======== DATASET EXTRACT
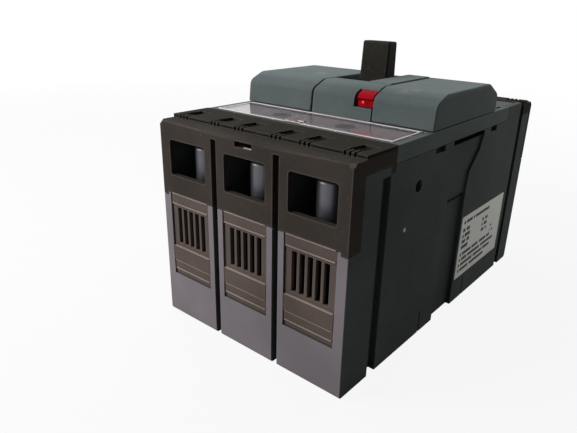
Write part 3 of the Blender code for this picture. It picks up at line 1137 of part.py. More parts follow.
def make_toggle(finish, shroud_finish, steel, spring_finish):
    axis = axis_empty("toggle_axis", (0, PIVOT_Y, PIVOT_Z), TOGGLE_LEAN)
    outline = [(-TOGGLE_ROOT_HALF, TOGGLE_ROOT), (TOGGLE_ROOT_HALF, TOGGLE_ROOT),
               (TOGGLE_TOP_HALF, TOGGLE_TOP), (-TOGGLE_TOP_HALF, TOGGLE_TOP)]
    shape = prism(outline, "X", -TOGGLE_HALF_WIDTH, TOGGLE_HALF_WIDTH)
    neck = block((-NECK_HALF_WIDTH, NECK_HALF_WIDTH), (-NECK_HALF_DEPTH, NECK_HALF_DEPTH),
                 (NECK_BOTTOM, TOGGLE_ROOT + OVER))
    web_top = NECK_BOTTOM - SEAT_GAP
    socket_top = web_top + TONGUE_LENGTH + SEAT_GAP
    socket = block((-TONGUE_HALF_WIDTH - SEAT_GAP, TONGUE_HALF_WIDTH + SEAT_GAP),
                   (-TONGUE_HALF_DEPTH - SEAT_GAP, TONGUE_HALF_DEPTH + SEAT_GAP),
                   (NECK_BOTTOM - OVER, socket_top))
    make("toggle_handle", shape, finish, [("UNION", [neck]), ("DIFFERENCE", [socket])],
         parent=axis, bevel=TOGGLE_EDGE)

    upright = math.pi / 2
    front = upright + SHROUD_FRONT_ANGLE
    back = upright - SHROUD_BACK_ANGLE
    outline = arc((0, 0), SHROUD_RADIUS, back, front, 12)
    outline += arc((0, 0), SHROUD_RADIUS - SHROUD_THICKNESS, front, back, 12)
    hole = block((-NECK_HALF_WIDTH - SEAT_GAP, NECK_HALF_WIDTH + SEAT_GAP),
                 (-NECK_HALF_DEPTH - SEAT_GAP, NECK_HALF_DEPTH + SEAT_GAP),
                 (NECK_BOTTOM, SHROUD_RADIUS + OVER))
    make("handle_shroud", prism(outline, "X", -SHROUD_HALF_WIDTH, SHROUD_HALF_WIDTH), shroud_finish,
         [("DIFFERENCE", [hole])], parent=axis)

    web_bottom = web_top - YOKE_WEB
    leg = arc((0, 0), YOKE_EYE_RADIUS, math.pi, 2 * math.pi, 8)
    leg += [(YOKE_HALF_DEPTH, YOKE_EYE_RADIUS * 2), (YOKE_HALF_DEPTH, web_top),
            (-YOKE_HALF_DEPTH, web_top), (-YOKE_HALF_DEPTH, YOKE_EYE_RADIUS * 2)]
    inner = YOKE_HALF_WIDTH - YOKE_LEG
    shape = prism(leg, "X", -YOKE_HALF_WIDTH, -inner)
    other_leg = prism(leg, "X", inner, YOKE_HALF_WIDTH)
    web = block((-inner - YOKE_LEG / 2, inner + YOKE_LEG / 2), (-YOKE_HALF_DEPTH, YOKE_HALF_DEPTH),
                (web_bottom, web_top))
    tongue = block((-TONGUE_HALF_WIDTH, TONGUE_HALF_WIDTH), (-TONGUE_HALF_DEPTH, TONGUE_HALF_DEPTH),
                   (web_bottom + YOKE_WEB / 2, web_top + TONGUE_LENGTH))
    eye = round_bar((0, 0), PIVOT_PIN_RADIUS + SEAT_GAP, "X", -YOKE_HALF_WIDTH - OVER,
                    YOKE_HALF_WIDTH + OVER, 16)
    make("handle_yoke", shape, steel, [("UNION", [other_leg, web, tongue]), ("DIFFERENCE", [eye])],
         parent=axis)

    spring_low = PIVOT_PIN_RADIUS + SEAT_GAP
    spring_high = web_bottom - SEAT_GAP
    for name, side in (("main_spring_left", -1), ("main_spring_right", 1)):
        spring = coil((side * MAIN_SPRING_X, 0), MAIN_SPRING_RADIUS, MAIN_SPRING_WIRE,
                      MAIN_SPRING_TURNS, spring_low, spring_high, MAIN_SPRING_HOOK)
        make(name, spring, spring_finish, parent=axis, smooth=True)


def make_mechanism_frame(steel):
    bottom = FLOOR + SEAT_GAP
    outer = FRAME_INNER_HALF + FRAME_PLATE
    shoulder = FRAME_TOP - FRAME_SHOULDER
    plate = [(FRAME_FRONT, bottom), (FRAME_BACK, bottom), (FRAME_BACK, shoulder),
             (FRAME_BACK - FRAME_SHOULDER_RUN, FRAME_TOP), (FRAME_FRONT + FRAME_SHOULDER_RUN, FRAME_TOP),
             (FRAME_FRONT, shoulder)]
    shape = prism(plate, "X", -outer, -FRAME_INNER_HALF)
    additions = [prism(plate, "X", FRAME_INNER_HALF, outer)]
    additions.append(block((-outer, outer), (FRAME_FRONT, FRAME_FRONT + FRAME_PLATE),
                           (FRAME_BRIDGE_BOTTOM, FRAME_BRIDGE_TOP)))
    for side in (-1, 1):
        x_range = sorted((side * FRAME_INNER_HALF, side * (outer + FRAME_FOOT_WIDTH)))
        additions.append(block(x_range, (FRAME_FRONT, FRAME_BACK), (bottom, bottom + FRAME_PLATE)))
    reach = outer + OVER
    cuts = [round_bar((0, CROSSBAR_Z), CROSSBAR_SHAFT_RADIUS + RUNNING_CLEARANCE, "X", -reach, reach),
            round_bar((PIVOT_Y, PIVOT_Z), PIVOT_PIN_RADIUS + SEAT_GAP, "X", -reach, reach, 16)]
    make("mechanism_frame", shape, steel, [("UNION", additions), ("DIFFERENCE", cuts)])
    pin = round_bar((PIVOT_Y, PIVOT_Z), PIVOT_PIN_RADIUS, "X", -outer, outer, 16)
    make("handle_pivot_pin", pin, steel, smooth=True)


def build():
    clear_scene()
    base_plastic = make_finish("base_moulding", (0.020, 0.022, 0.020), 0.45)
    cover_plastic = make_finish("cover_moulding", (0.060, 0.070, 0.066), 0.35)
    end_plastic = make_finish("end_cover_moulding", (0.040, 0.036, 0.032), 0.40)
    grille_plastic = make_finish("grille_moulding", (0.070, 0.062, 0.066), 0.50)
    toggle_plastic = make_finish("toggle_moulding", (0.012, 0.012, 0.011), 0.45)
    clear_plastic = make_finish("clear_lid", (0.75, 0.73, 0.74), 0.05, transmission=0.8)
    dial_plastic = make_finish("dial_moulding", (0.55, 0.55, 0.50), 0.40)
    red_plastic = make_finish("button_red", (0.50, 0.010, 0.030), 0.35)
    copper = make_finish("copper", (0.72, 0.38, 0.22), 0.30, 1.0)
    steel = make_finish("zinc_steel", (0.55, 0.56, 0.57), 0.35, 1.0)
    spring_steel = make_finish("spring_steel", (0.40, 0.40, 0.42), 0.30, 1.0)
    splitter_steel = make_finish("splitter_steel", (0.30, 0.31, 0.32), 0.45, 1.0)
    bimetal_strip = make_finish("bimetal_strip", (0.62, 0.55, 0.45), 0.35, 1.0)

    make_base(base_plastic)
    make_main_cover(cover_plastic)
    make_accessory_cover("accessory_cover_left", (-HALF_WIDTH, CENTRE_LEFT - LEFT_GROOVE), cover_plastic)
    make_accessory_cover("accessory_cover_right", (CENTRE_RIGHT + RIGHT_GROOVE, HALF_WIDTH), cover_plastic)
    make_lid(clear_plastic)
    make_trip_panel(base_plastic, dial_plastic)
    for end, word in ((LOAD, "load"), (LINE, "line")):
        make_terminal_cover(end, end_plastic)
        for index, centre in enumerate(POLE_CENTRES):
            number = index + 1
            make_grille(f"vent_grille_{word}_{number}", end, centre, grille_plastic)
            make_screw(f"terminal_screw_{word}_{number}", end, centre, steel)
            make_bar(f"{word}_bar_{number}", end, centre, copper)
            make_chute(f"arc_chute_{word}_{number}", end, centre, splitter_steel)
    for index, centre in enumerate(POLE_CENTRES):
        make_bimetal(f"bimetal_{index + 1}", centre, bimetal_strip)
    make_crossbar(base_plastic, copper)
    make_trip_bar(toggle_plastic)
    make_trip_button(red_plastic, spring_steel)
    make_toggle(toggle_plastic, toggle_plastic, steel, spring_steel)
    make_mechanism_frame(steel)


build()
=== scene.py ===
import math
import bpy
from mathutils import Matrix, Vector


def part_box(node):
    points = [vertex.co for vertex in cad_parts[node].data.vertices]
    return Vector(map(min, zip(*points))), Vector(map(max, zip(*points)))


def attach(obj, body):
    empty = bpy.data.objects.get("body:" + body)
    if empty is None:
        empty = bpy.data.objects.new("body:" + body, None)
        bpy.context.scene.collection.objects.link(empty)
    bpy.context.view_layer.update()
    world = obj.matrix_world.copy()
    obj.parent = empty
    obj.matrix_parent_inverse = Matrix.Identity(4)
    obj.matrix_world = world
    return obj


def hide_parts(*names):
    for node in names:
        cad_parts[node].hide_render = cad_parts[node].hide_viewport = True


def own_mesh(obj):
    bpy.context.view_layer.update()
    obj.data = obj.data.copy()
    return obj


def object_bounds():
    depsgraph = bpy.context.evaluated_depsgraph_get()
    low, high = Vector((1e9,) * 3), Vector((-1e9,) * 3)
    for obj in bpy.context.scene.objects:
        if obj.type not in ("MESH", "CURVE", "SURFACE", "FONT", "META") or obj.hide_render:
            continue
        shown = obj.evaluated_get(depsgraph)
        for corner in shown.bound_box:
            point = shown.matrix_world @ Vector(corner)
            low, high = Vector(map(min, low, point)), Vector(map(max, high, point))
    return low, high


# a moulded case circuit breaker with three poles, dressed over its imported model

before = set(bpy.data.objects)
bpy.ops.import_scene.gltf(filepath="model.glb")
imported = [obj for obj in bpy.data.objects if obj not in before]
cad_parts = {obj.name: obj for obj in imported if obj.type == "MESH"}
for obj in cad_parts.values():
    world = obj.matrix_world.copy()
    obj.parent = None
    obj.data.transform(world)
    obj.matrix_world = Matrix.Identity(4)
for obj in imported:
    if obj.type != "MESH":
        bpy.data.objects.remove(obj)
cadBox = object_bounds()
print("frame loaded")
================
Everything from the first line above up to and including the line that contains "parent=axis, bevel=TOGGLE_EDGE)" should be printed exactly; please print only that.

RESPONSE:
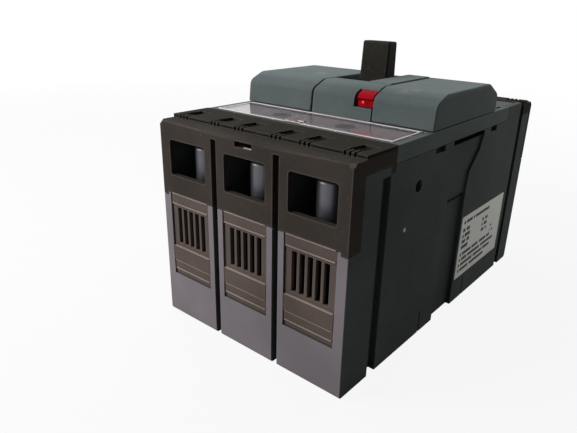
Write part 3 of the Blender code for this picture. It picks up at line 1137 of part.py. More parts follow.
def make_toggle(finish, shroud_finish, steel, spring_finish):
    axis = axis_empty("toggle_axis", (0, PIVOT_Y, PIVOT_Z), TOGGLE_LEAN)
    outline = [(-TOGGLE_ROOT_HALF, TOGGLE_ROOT), (TOGGLE_ROOT_HALF, TOGGLE_ROOT),
               (TOGGLE_TOP_HALF, TOGGLE_TOP), (-TOGGLE_TOP_HALF, TOGGLE_TOP)]
    shape = prism(outline, "X", -TOGGLE_HALF_WIDTH, TOGGLE_HALF_WIDTH)
    neck = block((-NECK_HALF_WIDTH, NECK_HALF_WIDTH), (-NECK_HALF_DEPTH, NECK_HALF_DEPTH),
                 (NECK_BOTTOM, TOGGLE_ROOT + OVER))
    web_top = NECK_BOTTOM - SEAT_GAP
    socket_top = web_top + TONGUE_LENGTH + SEAT_GAP
    socket = block((-TONGUE_HALF_WIDTH - SEAT_GAP, TONGUE_HALF_WIDTH + SEAT_GAP),
                   (-TONGUE_HALF_DEPTH - SEAT_GAP, TONGUE_HALF_DEPTH + SEAT_GAP),
                   (NECK_BOTTOM - OVER, socket_top))
    make("toggle_handle", shape, finish, [("UNION", [neck]), ("DIFFERENCE", [socket])],
         parent=axis, bevel=TOGGLE_EDGE)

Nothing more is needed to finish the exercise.